La Dtt – come ricordano dall’Enea – nasce per fornire risposte scientifiche e tecnologiche ad alcune problematiche particolarmente complesse del processo di fusione (come la gestione di temperature elevatissime) e si pone quale “anello” di collegamento tra i  grandi progetti internazionali Iter e Demo, il reattore che dopo il 2050 dovrà produrre energia elettrica da fusione nucleare.

Ideata dall’Enea in collaborazione con Cnr, Infn, Consorzio Rfx, Create e alcune tra le più prestigiose università italiane, la Dtt sarà un cilindro ipertecnologico alto 10 metri con raggio 5, all’interno del quale saranno confinati 33 metri cubi di plasma con un’intensità di corrente di 6 milioni di Ampere (pari alla corrente di sei milioni di lampade) e un carico termico sui materiali fino a 50 milioni di watt per metro quadrato (oltre due volte la potenza di un razzo al decollo). Il plasma lavorerà a oltre 100 milioni di gradi mentre gli oltre 40 km di cavi superconduttori di niobio, stagno, titanio distanti solo poche decine di centimetri, saranno a 269 °C sotto zero. Bersaglio di tutta la sorgente di potenza, il divertore, elemento chiave del tokamak e il più sollecitato dalle altissime potenze, composto di tungsteno o metalli liquidi, rimuovibili grazie a sistemi altamente innovativi di remote handling.

«Oggi  è l’Italia che vince – commenta il presidente dell’Enea Federico Testa – Perché investe sulla conoscenza e sull’energia sostenibile con un progetto che garantisce prospettive scientifiche e occupazionali positive  per tutti e, in particolare, per i giovani. Adesso  si apre la fase dell’avvio operativo che richiederà il massimo impegno per garantire il rispetto della tempistica e degli adempimenti previsti, a cominciare dalla firma di un accordo con la Regione».

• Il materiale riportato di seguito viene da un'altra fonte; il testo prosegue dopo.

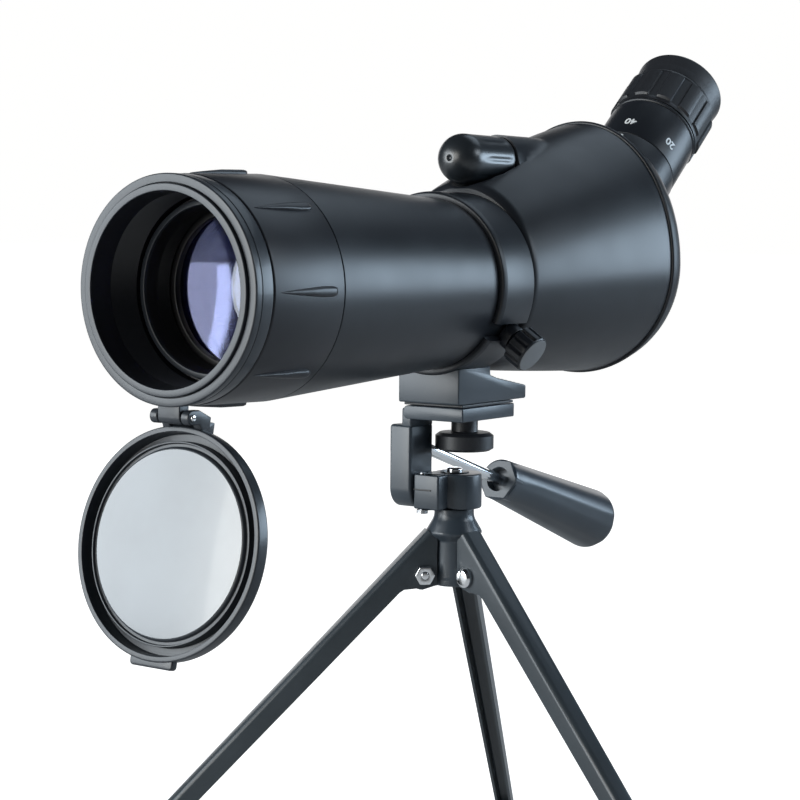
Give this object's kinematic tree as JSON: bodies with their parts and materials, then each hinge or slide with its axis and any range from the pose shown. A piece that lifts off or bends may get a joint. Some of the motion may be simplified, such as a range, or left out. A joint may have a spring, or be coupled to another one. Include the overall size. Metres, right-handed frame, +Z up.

L’avvio dei lavori della Dtt è atteso entro il 30 novembre 2018, con la previsione di concluderli in sette anni; saranno coinvolte oltre 1500 persone di cui 500 direttamente e altre 1000 nell’indotto con un ritorno stimato di 2 miliardi di euro, a fronte di un investimento di  circa 500 milioni di euro. I finanziamenti sono sia pubblici che privati e vedono la partecipazione, fra gli altri, di Eurofusion, il consorzio europeo che gestisce le attività di ricerca sulla fusione (60 milioni di euro) per conto della Commissione europea, il Miur (con 40 milioni), il Mise (40 milioni impegnati a partire dal 2019),  la Repubblica Popolare Cinese con 30 milioni, la Regione Lazio (25 milioni), l’Enea e i partner con 50 milioni, cui si aggiunge un prestito Bei da 250 milioni di euro.